• _Problem requirements_
Please restate the following records word for word.

• _Data provided_
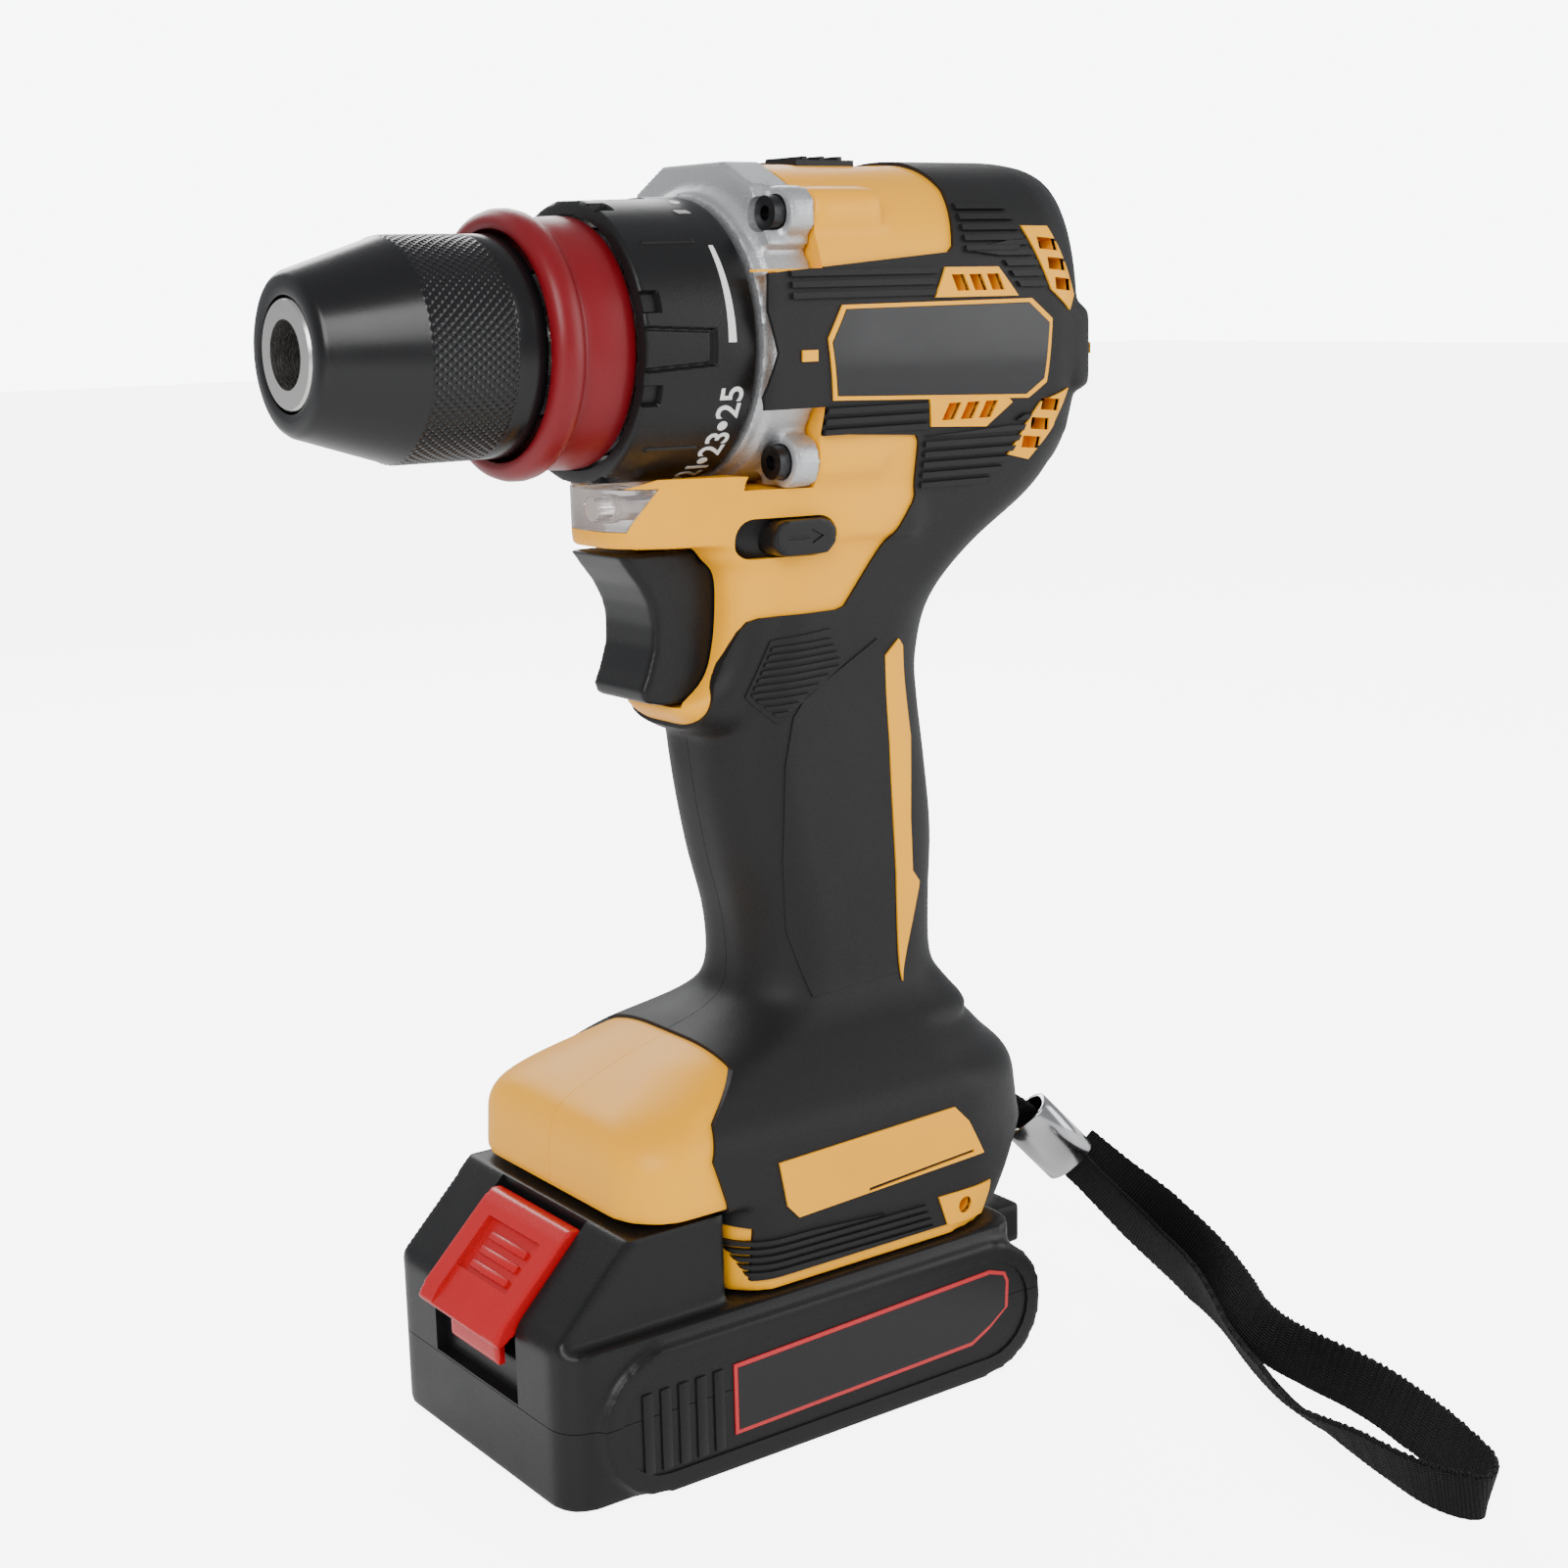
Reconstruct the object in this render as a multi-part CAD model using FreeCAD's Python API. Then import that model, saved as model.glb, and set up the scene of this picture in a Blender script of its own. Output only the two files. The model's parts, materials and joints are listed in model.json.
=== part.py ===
import FreeCAD, Part
import math
import os

os.makedirs("parts", exist_ok=True)

# Cordless drill driver, in millimetres. +Z is up and +X is the rear of the tool, so the chuck points
# along -X. The origin is on the surface that the battery stands on, at the middle of the battery base.

# ---- driving dimensions -------------------------------------------------------------------------
AXIS_Z = 228.0           # height of the spindle, gears and motor above the standing surface
WALL = 2.4               # moulded wall of the yellow housing
RUBBER = 1.6             # thickness of the rubber overmould on the housing
GAP = 0.3                # play between moving pieces that are not a shaft fit
FIT = 0.05               # radial play of a shaft in its hole

CHUCK_R = 21.5           # grip sleeve of the 13 mm keyless chuck
CHUCK_FRONT = -88.3
CHUCK_REAR = -44.7
BIT_R = 6.5              # the chuck opens to 13 mm
NOSE_BORE = 10.0         # length of the bore before it widens round the jaws
JAW_ANGLE = 20.0         # degrees between a jaw and the spindle
JAW_TRAVEL = 16.8        # along the jaw, from 13 mm open to 1.5 mm
JAW_R = 3.5
JAW_LENGTH = 24.0
JAW_START_R = -1.0       # radius where a closed jaw's axis meets the nose plane

RING_FRONT = -45.3       # quick-release ring
RING_REAR = -27.0
COLLAR_FRONT = -27.5     # torque collar
COLLAR_REAR = -1.9
COLLAR_R = 28.3
FLANGE_REAR = 13.0       # silver gearbox cover
SCREW_Y = 23.4           # cover screws, from the spindle's vertical plane
SCREW_DZ = 24.3          # cover screws, above and below the spindle
COVER_SCREWS = [(y, dz) for y in (-SCREW_Y, SCREW_Y) for dz in (-SCREW_DZ, SCREW_DZ)]

MODULE = 0.8             # gears of both planetary stages
SUN_TEETH = 15
PLANET_TEETH = 15
RING_TEETH = 45
PRESSURE_ANGLE = math.radians(20)
ADDENDUM = 0.64
RING_ADDENDUM = 0.5
DEDENDUM = 0.8
BACKLASH = 0.1           # taken off each tooth at the pitch circle
PLANET_ANGLES = (90, 210, 330)
PIN_R = 1.5

BATTERY_HALF_Y = 36.5
BATTERY_FRONT = -60.0
BATTERY_REAR = 58.0
BATTERY_TOP = 34.0
SEAM_Z = 17.5            # joint between the two halves of the battery case
CELL_R = 9.25            # 18650 lithium-ion cells lie across the battery
CELL_LENGTH = 65.0
CELL_COUNT = 5

WEBBING_R = 2.4          # round section of the same area as 12 by 1.5 mm webbing

V = FreeCAD.Vector
ALONG = V(1, 0, 0)


# ---- helpers ------------------------------------------------------------------------------------
def save(name, *solids):
    """Writes one sub-part as parts/NAME.step."""
    shape = solids[0] if len(solids) == 1 else Part.makeCompound(list(solids))
    shape.exportStep("parts/" + name + ".step")
    box = shape.BoundBox
    print(f"{name:24s} {len(shape.Solids):2d} solids {shape.Volume / 1000:8.2f} cm3"
          f"  x {box.XMin:7.1f} {box.XMax:7.1f}  y {box.YMin:6.1f} {box.YMax:6.1f}"
          f"  z {box.ZMin:6.1f} {box.ZMax:6.1f}  valid {shape.isValid()}")


def block(x0, x1, y0, y1, z0, z1):
    return Part.makeBox(x1 - x0, y1 - y0, z1 - z0, V(x0, y0, z0))


def rod(radius, x0, x1, y=0.0, z=AXIS_Z):
    """A cylinder along X, by default round the spindle axis."""
    return Part.makeCylinder(radius, x1 - x0, V(x0, y, z), ALONG)


def cross_rod(radius, y0, y1, x, z):
    """A cylinder along Y."""
    return Part.makeCylinder(radius, y1 - y0, V(x, y0, z), V(0, 1, 0))


def tube(outer, inner, x0, x1):
    return rod(outer, x0, x1).cut(rod(inner, x0 - 1, x1 + 1))


def turned(profile):
    """Turns a closed outline of (x, radius) points round the spindle axis."""
    points = [V(x, 0, AXIS_Z + r) for x, r in profile]
    face = Part.Face(Part.makePolygon(points + points[:1]))
    return face.revolve(V(0, 0, AXIS_Z), ALONG, 360)


def side_plate(outline, y0, y1):
    """A plate with an outline of (x, z) points, from y0 to y1."""
    points = [V(x, y0, z) for x, z in outline]
    return Part.Face(Part.makePolygon(points + points[:1])).extrude(V(0, y1 - y0, 0))


def cross_plate(outline, x0, x1):
    """A plate with an outline of (y, height above the spindle) points, from x0 to x1."""
    points = [V(x0, y, AXIS_Z + h) for y, h in outline]
    return Part.Face(Part.makePolygon(points + points[:1])).extrude(V(x1 - x0, 0, 0))


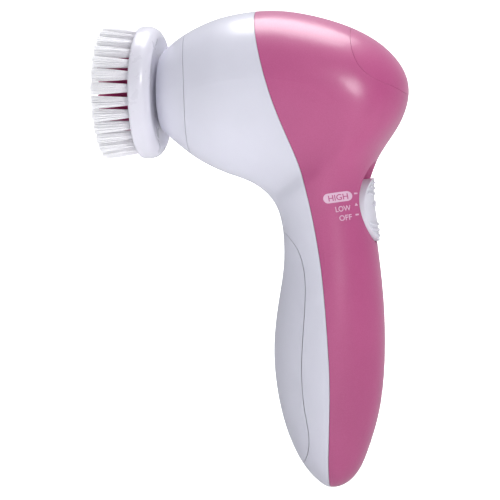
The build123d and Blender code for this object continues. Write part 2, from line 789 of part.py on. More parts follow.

• _Solved exercise_
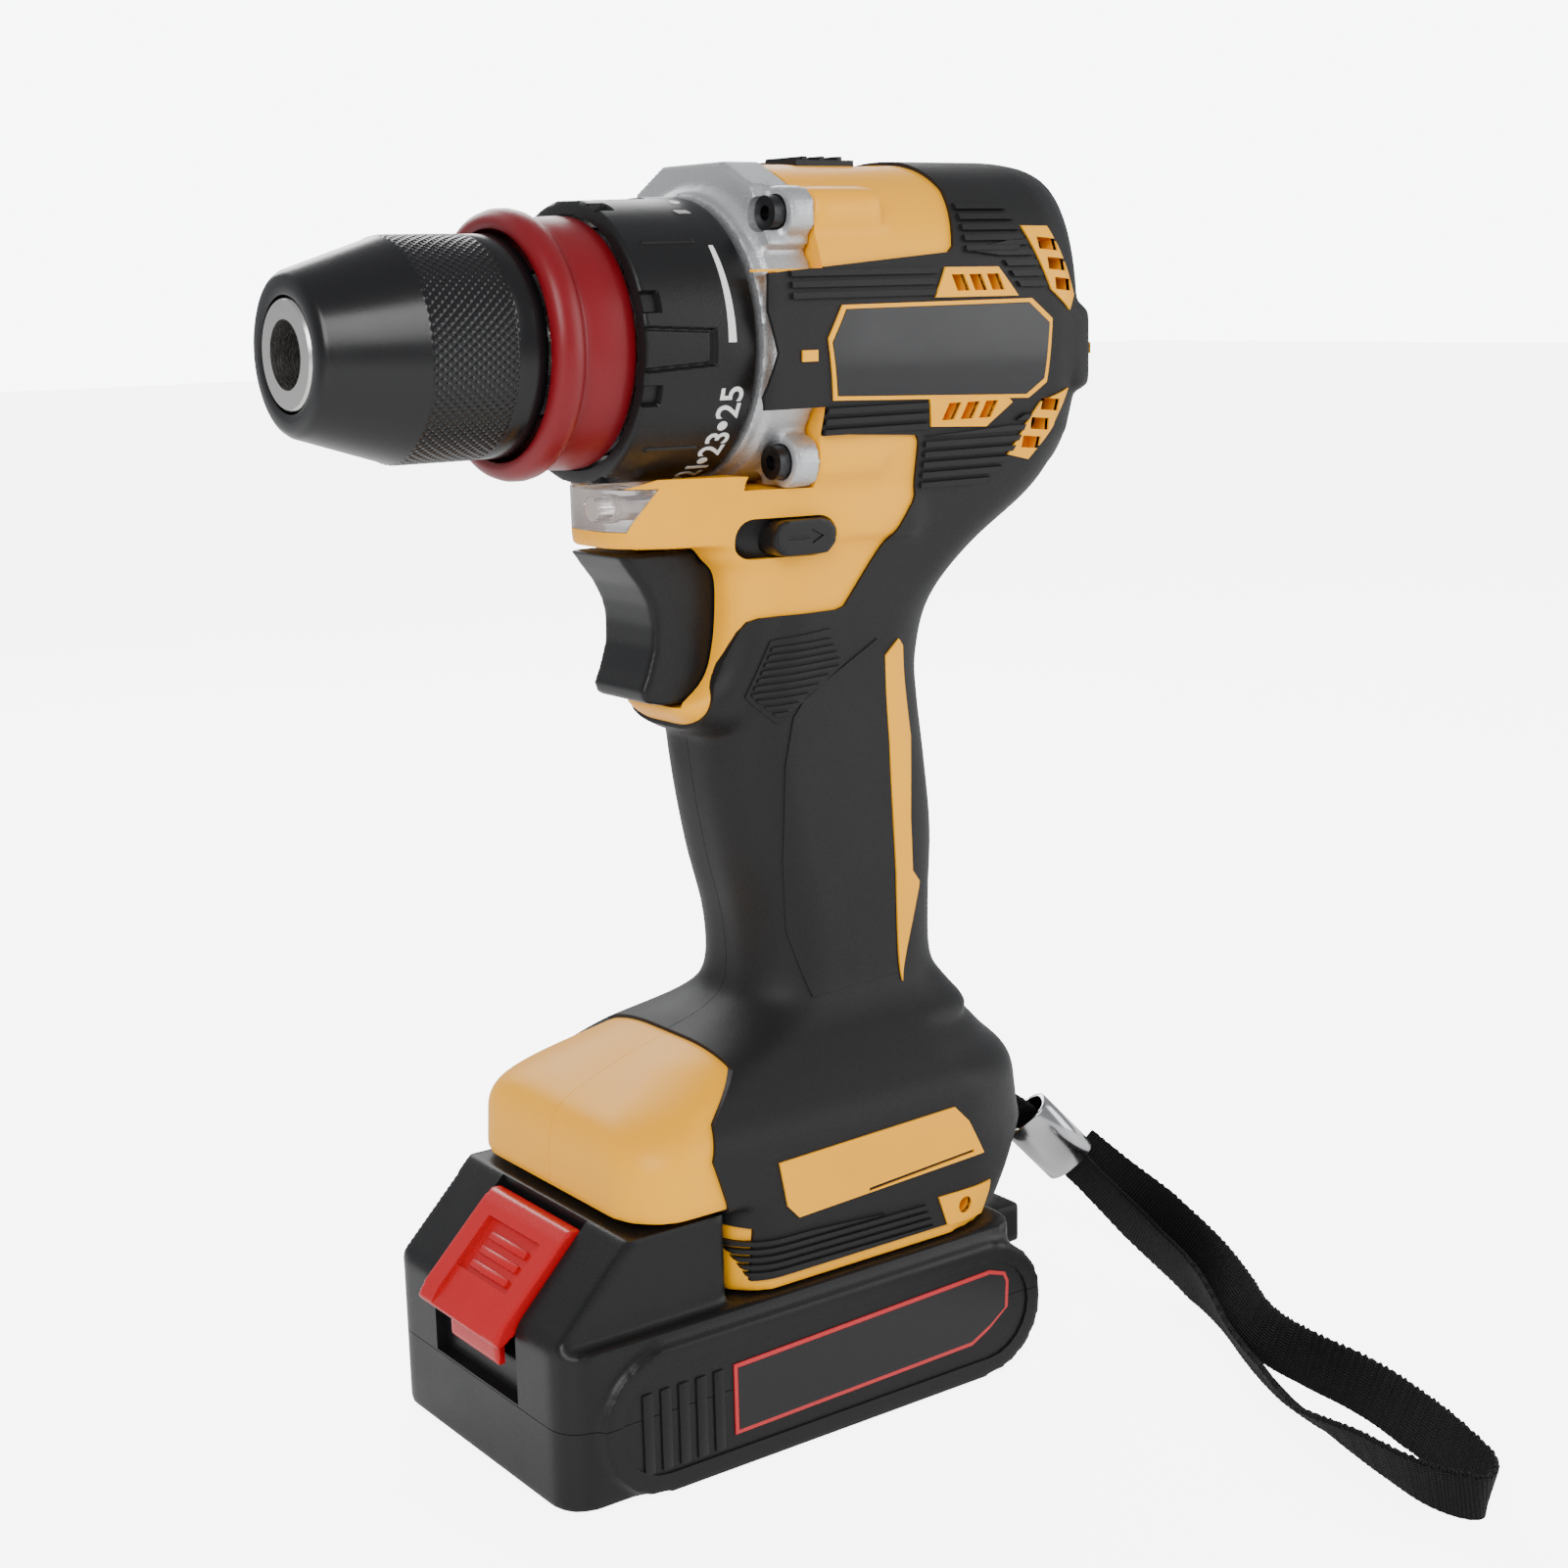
Reconstruct the object in this render as a multi-part CAD model using FreeCAD's Python API. Then import that model, saved as model.glb, and set up the scene of this picture in a Blender script of its own. Output only the two files. The model's parts, materials and joints are listed in model.json.
=== part.py ===
import FreeCAD, Part
import math
import os

os.makedirs("parts", exist_ok=True)

# Cordless drill driver, in millimetres. +Z is up and +X is the rear of the tool, so the chuck points
# along -X. The origin is on the surface that the battery stands on, at the middle of the battery base.

# ---- driving dimensions -------------------------------------------------------------------------
AXIS_Z = 228.0           # height of the spindle, gears and motor above the standing surface
WALL = 2.4               # moulded wall of the yellow housing
RUBBER = 1.6             # thickness of the rubber overmould on the housing
GAP = 0.3                # play between moving pieces that are not a shaft fit
FIT = 0.05               # radial play of a shaft in its hole

CHUCK_R = 21.5           # grip sleeve of the 13 mm keyless chuck
CHUCK_FRONT = -88.3
CHUCK_REAR = -44.7
BIT_R = 6.5              # the chuck opens to 13 mm
NOSE_BORE = 10.0         # length of the bore before it widens round the jaws
JAW_ANGLE = 20.0         # degrees between a jaw and the spindle
JAW_TRAVEL = 16.8        # along the jaw, from 13 mm open to 1.5 mm
JAW_R = 3.5
JAW_LENGTH = 24.0
JAW_START_R = -1.0       # radius where a closed jaw's axis meets the nose plane

RING_FRONT = -45.3       # quick-release ring
RING_REAR = -27.0
COLLAR_FRONT = -27.5     # torque collar
COLLAR_REAR = -1.9
COLLAR_R = 28.3
FLANGE_REAR = 13.0       # silver gearbox cover
SCREW_Y = 23.4           # cover screws, from the spindle's vertical plane
SCREW_DZ = 24.3          # cover screws, above and below the spindle
COVER_SCREWS = [(y, dz) for y in (-SCREW_Y, SCREW_Y) for dz in (-SCREW_DZ, SCREW_DZ)]

MODULE = 0.8             # gears of both planetary stages
SUN_TEETH = 15
PLANET_TEETH = 15
RING_TEETH = 45
PRESSURE_ANGLE = math.radians(20)
ADDENDUM = 0.64
RING_ADDENDUM = 0.5
DEDENDUM = 0.8
BACKLASH = 0.1           # taken off each tooth at the pitch circle
PLANET_ANGLES = (90, 210, 330)
PIN_R = 1.5

BATTERY_HALF_Y = 36.5
BATTERY_FRONT = -60.0
BATTERY_REAR = 58.0
BATTERY_TOP = 34.0
SEAM_Z = 17.5            # joint between the two halves of the battery case
CELL_R = 9.25            # 18650 lithium-ion cells lie across the battery
CELL_LENGTH = 65.0
CELL_COUNT = 5

WEBBING_R = 2.4          # round section of the same area as 12 by 1.5 mm webbing

V = FreeCAD.Vector
ALONG = V(1, 0, 0)


# ---- helpers ------------------------------------------------------------------------------------
def save(name, *solids):
    """Writes one sub-part as parts/NAME.step."""
    shape = solids[0] if len(solids) == 1 else Part.makeCompound(list(solids))
    shape.exportStep("parts/" + name + ".step")
    box = shape.BoundBox
    print(f"{name:24s} {len(shape.Solids):2d} solids {shape.Volume / 1000:8.2f} cm3"
          f"  x {box.XMin:7.1f} {box.XMax:7.1f}  y {box.YMin:6.1f} {box.YMax:6.1f}"
          f"  z {box.ZMin:6.1f} {box.ZMax:6.1f}  valid {shape.isValid()}")


def block(x0, x1, y0, y1, z0, z1):
    return Part.makeBox(x1 - x0, y1 - y0, z1 - z0, V(x0, y0, z0))


def rod(radius, x0, x1, y=0.0, z=AXIS_Z):
    """A cylinder along X, by default round the spindle axis."""
    return Part.makeCylinder(radius, x1 - x0, V(x0, y, z), ALONG)


def cross_rod(radius, y0, y1, x, z):
    """A cylinder along Y."""
    return Part.makeCylinder(radius, y1 - y0, V(x, y0, z), V(0, 1, 0))


def tube(outer, inner, x0, x1):
    return rod(outer, x0, x1).cut(rod(inner, x0 - 1, x1 + 1))


def turned(profile):
    """Turns a closed outline of (x, radius) points round the spindle axis."""
    points = [V(x, 0, AXIS_Z + r) for x, r in profile]
    face = Part.Face(Part.makePolygon(points + points[:1]))
    return face.revolve(V(0, 0, AXIS_Z), ALONG, 360)


def side_plate(outline, y0, y1):
    """A plate with an outline of (x, z) points, from y0 to y1."""
    points = [V(x, y0, z) for x, z in outline]
    return Part.Face(Part.makePolygon(points + points[:1])).extrude(V(0, y1 - y0, 0))


def cross_plate(outline, x0, x1):
    """A plate with an outline of (y, height above the spindle) points, from x0 to x1."""
    points = [V(x0, y, AXIS_Z + h) for y, h in outline]
    return Part.Face(Part.makePolygon(points + points[:1])).extrude(V(x1 - x0, 0, 0))


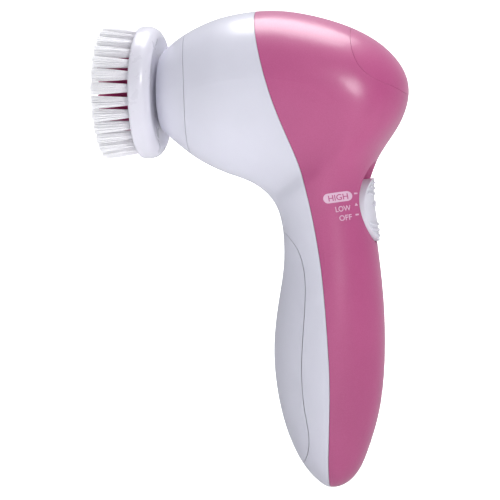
The build123d and Blender code for this object continues. Write part 2, from line 789 of part.py on. More parts follow.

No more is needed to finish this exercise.